艾斯特面带小心的问过,郑建国点了点头道:“你说的病征即是胃炎的表象,可咱们都知道有这种表象的可是还有其他症状,如果不用排除法来排除的话,谁也不知道确切的病症是什么。”
“好吧,那谢谢您了。”
艾斯特点了点头按下电梯,郑建国瞅了瞅她隐现心思的小模样,想了想又开口道:“之所以要强调仪器检查结果,还是为了避免产生不必要的麻烦,这点你应该知道的。”
“我知道,可以避免被保险公司盯上。”
艾斯特点了点头笑着说过,郑建国也就知道对方没听进去,医生们之所以越来越习惯于用仪器的检测结果来说话,表面上看似在用科学方法治疗,实际上却是在降低自己出错的几率。
按照艾斯特所说的这些病征,郑建国便能给出从胃炎到胃癌两种截然不同的诊断结果,只是考虑到现在他没有行医权的住院医,以及那位连急诊室都来不了的患者来说,能给出的答案便只能是让对方去做个造影检查再说了。
如果检查结果没问题,患者肯定会有大概率认为这个钱白花了,而至于有问题的话——郑建国的目的也就达到了。
当然,这种做法按照保险公司的要求来说,也是犯规的。
毕竟,郑建国现在顶着个住院医的名头去给人诊断。
好在,艾斯特只是说了症状,真有人较真的话可以转圜到病例沟通中去。
“呜哇呜哇——”
刺耳的警报声由远及近,郑建国还没回到急诊室便见伯纳德推着个救护床出来,这时看到他后开口道:“正好,你来的正是时候——”

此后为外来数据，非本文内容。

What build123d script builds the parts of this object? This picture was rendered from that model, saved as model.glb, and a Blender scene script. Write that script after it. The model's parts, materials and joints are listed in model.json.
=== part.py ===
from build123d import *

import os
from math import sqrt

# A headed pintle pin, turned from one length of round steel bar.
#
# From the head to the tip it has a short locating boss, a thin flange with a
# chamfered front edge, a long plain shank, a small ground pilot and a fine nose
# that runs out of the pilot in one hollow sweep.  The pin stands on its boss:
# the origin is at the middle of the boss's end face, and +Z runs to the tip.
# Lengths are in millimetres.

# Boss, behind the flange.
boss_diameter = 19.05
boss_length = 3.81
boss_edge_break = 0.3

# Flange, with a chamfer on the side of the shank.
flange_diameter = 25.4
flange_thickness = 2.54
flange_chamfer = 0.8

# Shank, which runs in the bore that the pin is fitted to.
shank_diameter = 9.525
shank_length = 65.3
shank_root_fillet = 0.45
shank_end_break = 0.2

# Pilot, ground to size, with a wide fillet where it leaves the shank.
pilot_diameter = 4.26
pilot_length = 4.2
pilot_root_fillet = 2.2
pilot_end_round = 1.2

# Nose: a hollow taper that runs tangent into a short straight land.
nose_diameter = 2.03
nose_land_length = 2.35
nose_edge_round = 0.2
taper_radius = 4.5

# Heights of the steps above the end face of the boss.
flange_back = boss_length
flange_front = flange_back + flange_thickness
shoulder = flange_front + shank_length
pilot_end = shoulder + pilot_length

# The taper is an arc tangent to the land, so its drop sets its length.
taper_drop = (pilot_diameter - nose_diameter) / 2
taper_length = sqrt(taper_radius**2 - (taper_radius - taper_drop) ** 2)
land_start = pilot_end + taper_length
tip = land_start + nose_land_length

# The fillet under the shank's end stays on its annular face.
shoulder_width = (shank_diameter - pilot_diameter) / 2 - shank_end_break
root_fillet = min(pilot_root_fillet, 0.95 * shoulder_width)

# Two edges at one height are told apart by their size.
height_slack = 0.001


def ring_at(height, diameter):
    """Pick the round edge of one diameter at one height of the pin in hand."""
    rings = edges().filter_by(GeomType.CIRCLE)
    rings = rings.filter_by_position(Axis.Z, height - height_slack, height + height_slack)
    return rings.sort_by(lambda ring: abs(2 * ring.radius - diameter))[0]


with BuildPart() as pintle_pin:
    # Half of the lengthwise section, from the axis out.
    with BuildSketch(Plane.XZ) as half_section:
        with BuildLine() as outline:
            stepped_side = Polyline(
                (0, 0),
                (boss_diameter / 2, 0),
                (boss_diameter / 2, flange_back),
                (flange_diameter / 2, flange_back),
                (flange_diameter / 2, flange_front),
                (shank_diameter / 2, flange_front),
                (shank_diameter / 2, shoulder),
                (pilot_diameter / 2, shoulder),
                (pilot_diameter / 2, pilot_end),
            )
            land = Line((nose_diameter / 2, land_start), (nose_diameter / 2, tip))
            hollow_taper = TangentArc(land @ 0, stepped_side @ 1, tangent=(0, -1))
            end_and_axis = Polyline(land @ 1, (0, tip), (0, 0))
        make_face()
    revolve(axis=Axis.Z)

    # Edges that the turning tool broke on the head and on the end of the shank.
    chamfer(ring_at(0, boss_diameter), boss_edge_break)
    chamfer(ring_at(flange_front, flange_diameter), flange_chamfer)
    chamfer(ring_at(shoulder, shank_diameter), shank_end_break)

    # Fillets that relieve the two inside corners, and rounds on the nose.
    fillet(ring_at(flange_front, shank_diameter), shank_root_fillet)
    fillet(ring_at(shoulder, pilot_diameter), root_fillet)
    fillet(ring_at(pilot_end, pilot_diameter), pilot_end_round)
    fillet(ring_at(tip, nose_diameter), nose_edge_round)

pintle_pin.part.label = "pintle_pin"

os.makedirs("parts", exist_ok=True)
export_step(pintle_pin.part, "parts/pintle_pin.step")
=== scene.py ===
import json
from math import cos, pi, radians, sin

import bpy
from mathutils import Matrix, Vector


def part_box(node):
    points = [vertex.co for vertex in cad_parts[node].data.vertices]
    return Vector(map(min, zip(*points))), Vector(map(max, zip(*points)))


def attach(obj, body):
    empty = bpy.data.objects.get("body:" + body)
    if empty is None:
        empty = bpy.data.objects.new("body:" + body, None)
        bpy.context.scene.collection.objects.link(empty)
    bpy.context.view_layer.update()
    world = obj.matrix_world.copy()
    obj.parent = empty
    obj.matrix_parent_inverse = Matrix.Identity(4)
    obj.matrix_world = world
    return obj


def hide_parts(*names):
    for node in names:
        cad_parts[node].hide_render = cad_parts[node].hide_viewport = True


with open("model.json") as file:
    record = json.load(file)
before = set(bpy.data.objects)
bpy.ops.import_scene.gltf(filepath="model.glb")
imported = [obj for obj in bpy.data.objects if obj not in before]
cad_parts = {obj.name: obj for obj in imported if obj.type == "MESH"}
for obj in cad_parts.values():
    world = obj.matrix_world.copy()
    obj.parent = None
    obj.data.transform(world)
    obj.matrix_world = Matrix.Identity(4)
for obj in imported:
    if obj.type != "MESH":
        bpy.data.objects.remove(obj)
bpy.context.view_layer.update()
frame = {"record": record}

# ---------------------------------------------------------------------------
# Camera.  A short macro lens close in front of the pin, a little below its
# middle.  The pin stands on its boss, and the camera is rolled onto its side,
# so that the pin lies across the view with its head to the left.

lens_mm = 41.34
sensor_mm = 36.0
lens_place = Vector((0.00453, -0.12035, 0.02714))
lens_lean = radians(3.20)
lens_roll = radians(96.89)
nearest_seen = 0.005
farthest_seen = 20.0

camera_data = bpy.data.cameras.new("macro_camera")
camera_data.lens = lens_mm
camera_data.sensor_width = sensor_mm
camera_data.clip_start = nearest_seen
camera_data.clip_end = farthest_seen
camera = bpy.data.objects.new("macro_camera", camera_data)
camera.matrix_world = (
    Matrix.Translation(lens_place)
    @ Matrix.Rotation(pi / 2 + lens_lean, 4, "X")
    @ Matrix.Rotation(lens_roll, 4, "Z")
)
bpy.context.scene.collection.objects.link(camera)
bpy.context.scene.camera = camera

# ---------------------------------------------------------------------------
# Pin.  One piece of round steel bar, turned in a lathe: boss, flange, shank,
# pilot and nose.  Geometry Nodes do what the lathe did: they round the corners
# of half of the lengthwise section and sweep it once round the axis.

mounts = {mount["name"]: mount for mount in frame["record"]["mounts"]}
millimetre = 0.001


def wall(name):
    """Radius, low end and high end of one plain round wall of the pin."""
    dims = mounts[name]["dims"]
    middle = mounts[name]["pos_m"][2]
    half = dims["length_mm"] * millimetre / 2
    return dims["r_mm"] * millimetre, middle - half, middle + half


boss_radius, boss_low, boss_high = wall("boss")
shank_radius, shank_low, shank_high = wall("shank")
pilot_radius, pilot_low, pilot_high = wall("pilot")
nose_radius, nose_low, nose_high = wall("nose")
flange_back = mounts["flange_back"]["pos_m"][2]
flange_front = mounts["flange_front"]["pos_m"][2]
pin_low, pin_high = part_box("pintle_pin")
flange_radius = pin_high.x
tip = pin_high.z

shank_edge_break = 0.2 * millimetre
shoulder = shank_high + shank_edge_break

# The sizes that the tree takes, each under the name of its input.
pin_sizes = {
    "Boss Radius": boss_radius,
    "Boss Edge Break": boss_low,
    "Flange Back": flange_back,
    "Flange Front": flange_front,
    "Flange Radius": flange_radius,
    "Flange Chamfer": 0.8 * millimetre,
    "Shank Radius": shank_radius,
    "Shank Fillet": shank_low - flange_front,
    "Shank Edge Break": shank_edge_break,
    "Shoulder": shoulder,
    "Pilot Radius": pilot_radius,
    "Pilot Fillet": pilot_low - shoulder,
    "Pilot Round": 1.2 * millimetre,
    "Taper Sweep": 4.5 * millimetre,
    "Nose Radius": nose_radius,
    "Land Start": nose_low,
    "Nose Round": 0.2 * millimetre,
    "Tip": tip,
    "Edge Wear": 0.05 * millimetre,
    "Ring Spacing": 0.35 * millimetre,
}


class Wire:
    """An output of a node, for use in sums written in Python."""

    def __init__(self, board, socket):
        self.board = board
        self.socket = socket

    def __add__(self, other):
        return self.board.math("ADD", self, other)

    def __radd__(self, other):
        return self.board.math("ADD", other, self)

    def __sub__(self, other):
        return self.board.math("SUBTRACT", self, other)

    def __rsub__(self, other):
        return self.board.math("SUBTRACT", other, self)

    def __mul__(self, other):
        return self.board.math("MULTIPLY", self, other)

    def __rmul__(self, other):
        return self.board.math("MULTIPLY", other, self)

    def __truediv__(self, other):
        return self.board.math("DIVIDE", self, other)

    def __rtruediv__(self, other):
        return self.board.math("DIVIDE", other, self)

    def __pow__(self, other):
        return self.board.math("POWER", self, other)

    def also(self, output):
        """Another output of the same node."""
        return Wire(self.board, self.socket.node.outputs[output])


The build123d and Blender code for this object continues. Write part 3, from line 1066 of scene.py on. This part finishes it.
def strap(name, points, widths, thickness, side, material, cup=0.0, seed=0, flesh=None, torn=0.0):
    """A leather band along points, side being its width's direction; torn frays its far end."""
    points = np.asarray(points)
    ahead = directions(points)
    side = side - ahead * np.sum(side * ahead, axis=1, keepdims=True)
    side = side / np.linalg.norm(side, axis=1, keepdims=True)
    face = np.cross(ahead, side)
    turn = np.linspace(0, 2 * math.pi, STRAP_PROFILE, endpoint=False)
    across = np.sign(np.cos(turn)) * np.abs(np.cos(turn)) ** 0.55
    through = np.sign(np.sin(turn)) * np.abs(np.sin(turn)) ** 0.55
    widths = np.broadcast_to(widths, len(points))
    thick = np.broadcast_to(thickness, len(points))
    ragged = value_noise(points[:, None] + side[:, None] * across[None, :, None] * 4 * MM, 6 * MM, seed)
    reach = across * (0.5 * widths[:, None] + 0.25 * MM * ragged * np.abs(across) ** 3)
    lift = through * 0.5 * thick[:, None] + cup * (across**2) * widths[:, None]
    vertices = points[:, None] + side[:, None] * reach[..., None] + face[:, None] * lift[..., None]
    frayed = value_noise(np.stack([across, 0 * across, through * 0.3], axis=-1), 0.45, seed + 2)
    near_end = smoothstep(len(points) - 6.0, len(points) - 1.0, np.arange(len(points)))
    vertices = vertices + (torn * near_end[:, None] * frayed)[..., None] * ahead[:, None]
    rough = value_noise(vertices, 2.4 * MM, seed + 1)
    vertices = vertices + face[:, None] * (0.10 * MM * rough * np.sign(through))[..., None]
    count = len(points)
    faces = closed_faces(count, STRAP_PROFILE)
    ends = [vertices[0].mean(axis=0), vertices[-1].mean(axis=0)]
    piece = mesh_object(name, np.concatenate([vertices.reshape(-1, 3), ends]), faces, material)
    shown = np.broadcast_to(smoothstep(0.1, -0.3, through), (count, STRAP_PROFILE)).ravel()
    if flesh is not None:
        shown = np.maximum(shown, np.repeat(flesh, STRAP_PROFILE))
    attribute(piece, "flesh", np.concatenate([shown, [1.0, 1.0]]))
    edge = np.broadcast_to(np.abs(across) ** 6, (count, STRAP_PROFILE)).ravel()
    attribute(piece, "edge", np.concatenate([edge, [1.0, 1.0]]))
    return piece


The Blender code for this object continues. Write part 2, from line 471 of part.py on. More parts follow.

“患者38岁,白人男性,在路上骑车的时候摔倒陷入昏迷,瞳孔放大呼吸微弱——”
郑建国还没到床边的时候,救护车上跳下了个急救员冲着另一边的普利尼说起,等到后者签完字时郑建国也到了边上,只是当他的目光落在这位患者的胳膊上时,便被这人胳膊上密密麻麻的针孔吓了一跳:“这是个吸毒分子?”
“他现在是患者——”
普利尼的声音远远传来,郑建国也就老老实实的闭上了嘴巴,到了满眼同情之色的伯纳德旁边,将急救床推进了急诊室里,便听卡尔特抱着个电话吼了起来:“有个枪伤患者正在送来的路上,大概10分钟就到——”
“阿方索带着郑准备接人,我们去手术室——”
普利尼冲着旁边说过,阿方索·佐恩不禁是看了看郑建国,两人认识归认识,可连话都也没说过几句,只是这会儿新扎的住院总发了话,他也就点了点头道:“好的,郑,咱们准备去吧。”
“好的。”
转身到了急诊室门口的走廊里找出急救床,郑建国推着到了门口房檐阴影处等着,果然没几分钟便听远处传来了救护车的警笛声,这么会就额头见汗的阿方索看了看他随着车子停下,齐齐推着车子到了救护车后门前,不想随着车门推开急救员人未到声先道:“枪伤患者,年龄20岁左右,白人男性体型偏瘦,在车上7分钟前心跳停止瞳孔放大,急救5分钟后未恢复——你们谁签下字?”